# Parameter-Efficient Finetuning of a Language Model
This notebook demonstrates how to perform parameter-efficient finetuning on a dataset of programming problem descriptions using specified libraries and without `AutoTokenizer`.


In [1]:

# Install necessary libraries
!pip install transformers[torch]
!pip install datasets
!pip install seqeval


zsh:1: no matches found: transformers[torch]


In [None]:

# Import necessary libraries
import pandas as pd
import torch
from transformers import BertTokenizer, BertForSequenceClassification, Trainer, TrainingArguments
from datasets import Dataset



## Data Loading and Preprocessing
We'll start by loading the data and preparing it for model input.


In [None]:

# Load the data
data_path = '/mnt/data/output.tsv'
data = pd.read_csv(data_path, sep='\t')

# Display the first few rows of the dataset
data.head()



## Tokenization
Set up a tokenizer using `transformers` library.


In [None]:

# Initialize the tokenizer
tokenizer = BertTokenizer.from_pretrained('bert-base-uncased')

# Tokenization function
def tokenize_function(examples):
    return tokenizer(examples['Text'], padding="max_length", truncation=True)

# Apply tokenization
dataset = Dataset.from_pandas(data)
dataset = dataset.map(tokenize_function, batched=True)

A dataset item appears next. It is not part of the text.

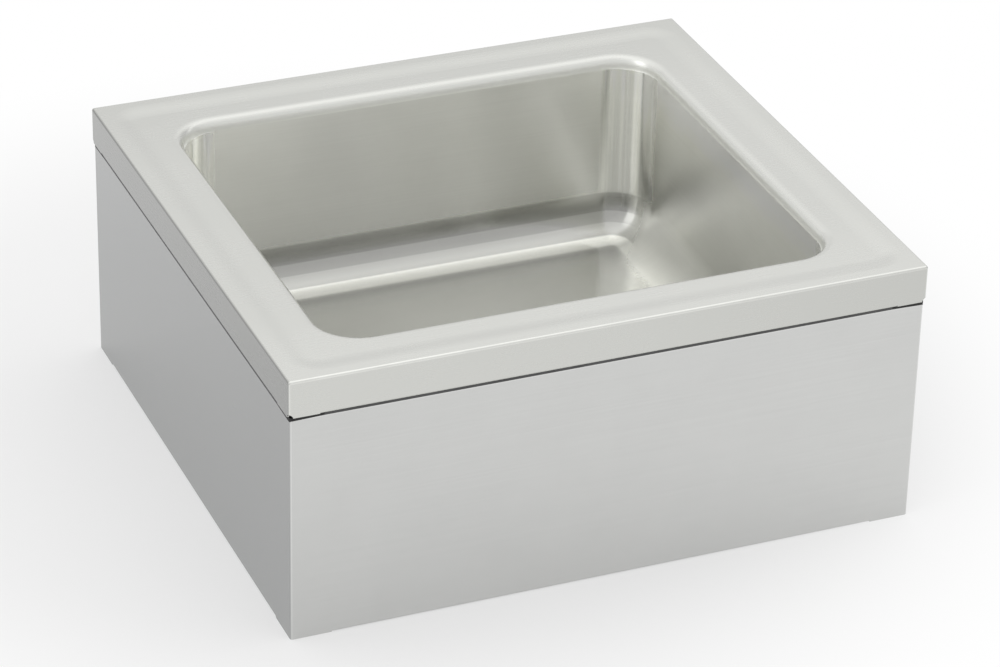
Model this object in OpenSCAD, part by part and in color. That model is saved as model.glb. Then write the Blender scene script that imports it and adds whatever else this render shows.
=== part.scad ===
// Floor-standing mop service sink.
// A drawn stainless bowl is welded under a deck with a raised border and a downturned rim. The deck stands
// on a four-panel skirt, with a dark seam between the two. The drain takes a pipe that comes up from below.
// Origin: middle of the footprint, on the floor. +X to the right, +Y to the rear, +Z up. Millimetres.

/* [Overall] */
// Width over the rim
sink_w = 635; // [500:1:914]
// Depth over the rim, front to rear
sink_d = 584.2; // [480:0.1:762]
// Height from the floor to the top of the raised border
sink_h = 273.05; // [240:0.05:400]

/* [Deck] */
// Thickness of the deck's and the bowl's sheet
sheet_t = 2; // [1.5:0.1:3]
// Height of the downturned rim
rim_h = 38.1; // [30:0.1:60]
// Outside radius of the bend at the rim's top edge and at its vertical corners
rim_bend = 2.5; // [2.2:0.1:4]
// Outside radius of the bend at the rim's lower edge
rim_low_bend = 2.5; // [2.2:0.1:4]
// Width of the flange that turns inward under the rim
rim_flange_w = 25; // [20:1:26]
// Flat width of the raised border
border_flat = 12; // [6:1:16]
// Width of the soft slope from the border down to the deck
border_slope = 22; // [12:1:24]
// How far the deck lies below the border
border_drop = 2.5; // [1:0.1:4]
// Corner radius along the middle of that slope
border_corner = 20; // [14:1:30]

/* [Bowl] */
// Inside width of the bowl
bowl_w = 508; // [400:1:780]
// Inside depth of the bowl, front to rear
bowl_d = 457.2; // [360:0.1:630]
// Height of the border over the floor at the drain
bowl_depth = 203.2; // [150:0.1:210]
// Inside radius of the bowl's vertical corners and of the cove along its floor
bowl_r = 44.45; // [30:0.05:60]
// How far the floor falls from the coves to the drain
floor_fall = 3; // [1:0.5:6]
// Radius of the rounded lip at the bowl's mouth
lip_r = 10; // [6:0.5:12]
// Length of the turned-down lip below the deck, where the bowl is welded on
lip_h = 12.7; // [12.5:0.1:25]
// How much tighter the lip's corners are than the bowl's
corner_step = 2.95; // [0:0.05:3.5]

/* [Skirt] */
// Height of the open seam between rim and skirt, and thickness of the tape set back in it
seam_gap = 1; // [0.5:0.1:2]
// Width of that tape
tape_w = 12; // [10:0.5:14]
// Thickness of the skirt's sheet
skirt_t = 1.5; // [1:0.1:2]
// How far the skirt's faces lie behind the rim's
skirt_inset = 1.5; // [0.5:0.1:4]
// Outside radius of all the skirt's bends
skirt_bend = 2.5; // [2.2:0.1:4]
// Width of the skirt's top flange
top_flange_w = 25; // [20:1:26]
// Width of the skirt's floor flange
floor_flange_w = 38; // [30:1:45]
// How far the flanges along the seam stop short of each corner
corner_relief = 30; // [28:1:45]
// Gap between neighbouring floor flanges
flange_gap = 2; // [1:0.5:5]
// How far the rim's and the skirt's edges stay back from the seam where they have no flange
edge_step = 0.6; // [0.2:0.1:1.5]
// Radius of the round notch in the rim and the skirt where the seam meets a corner
corner_notch = 4.5; // [3:0.5:6]
// Length of the side return bent on the front and rear panels
panel_return = 20; // [12:1:24]
// Leg of the corner angles behind the panels' joints
angle_leg = 40; // [36:1:60]
// Thickness of the corner angles and of the stiffeners
angle_t = 2; // [1.5:0.1:3]

/* [Fasteners] */
// Radius of the flange screws' shanks
screw_r = 2.5; // [2:0.5:4]
// Radial clearance of the screws in their holes
screw_clearance = 0.3; // [0.2:0.1:0.6]
// Distance of the screws from the rim's face
screw_inset = 14; // [12:0.5:16]
// Distance of the end screws from the rim's corners
screw_end = 90; // [60:1:120]
// Number of screws on each side
screws_per_side = 3; // [2:1:5]
// Radius of the floor anchor holes
anchor_r = 5.5; // [4:0.5:7]
// Distance of the anchor holes from the skirt's side faces
anchor_inset = 22; // [18:0.5:24]
// Distance of the anchor holes from the skirt's front and rear faces
anchor_end = 100; // [70:1:140]

/* [Underside] */
// Thickness of the sound-deadening pads
pad_t = 4; // [2:0.5:8]
// Margin between a pad and the bends, channels and welds around it
pad_margin = 10; // [6:1:20]
// Width of the stiffening channels under the floor
channel_w = 32; // [20:1:40]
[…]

## Model Selection and Finetuning Setup
Load a pre-trained model and set up for finetuning.


In [None]:

# Load the pre-trained model
model = BertForSequenceClassification.from_pretrained('bert-base-uncased', num_labels=1)

# Freeze all layers except the classification head
for param in model.bert.parameters():
    param.requires_grad = False



## Training
Set up the training parameters and start training.


In [None]:

# Define training arguments
training_args = TrainingArguments(
    output_dir='./results',          # output directory
    num_train_epochs=3,              # number of training epochs
    per_device_train_batch_size=8,   # batch size for training
    per_device_eval_batch_size=16,   # batch size for evaluation
    warmup_steps=500,                # number of warmup steps for learning rate scheduler
    weight_decay=0.01,               # strength of weight decay
    logging_dir='./logs',            # directory for storing logs
    logging_steps=10,
)

# Create a trainer
trainer = Trainer(
    model=model,
    args=training_args,
    train_dataset=dataset,
    eval_dataset=dataset  # for demonstration, using the same dataset as eval
)

# Train the model
trainer.train()



## Evaluation
Evaluate the model performance.


In [None]:

# Evaluate the model
trainer.evaluate()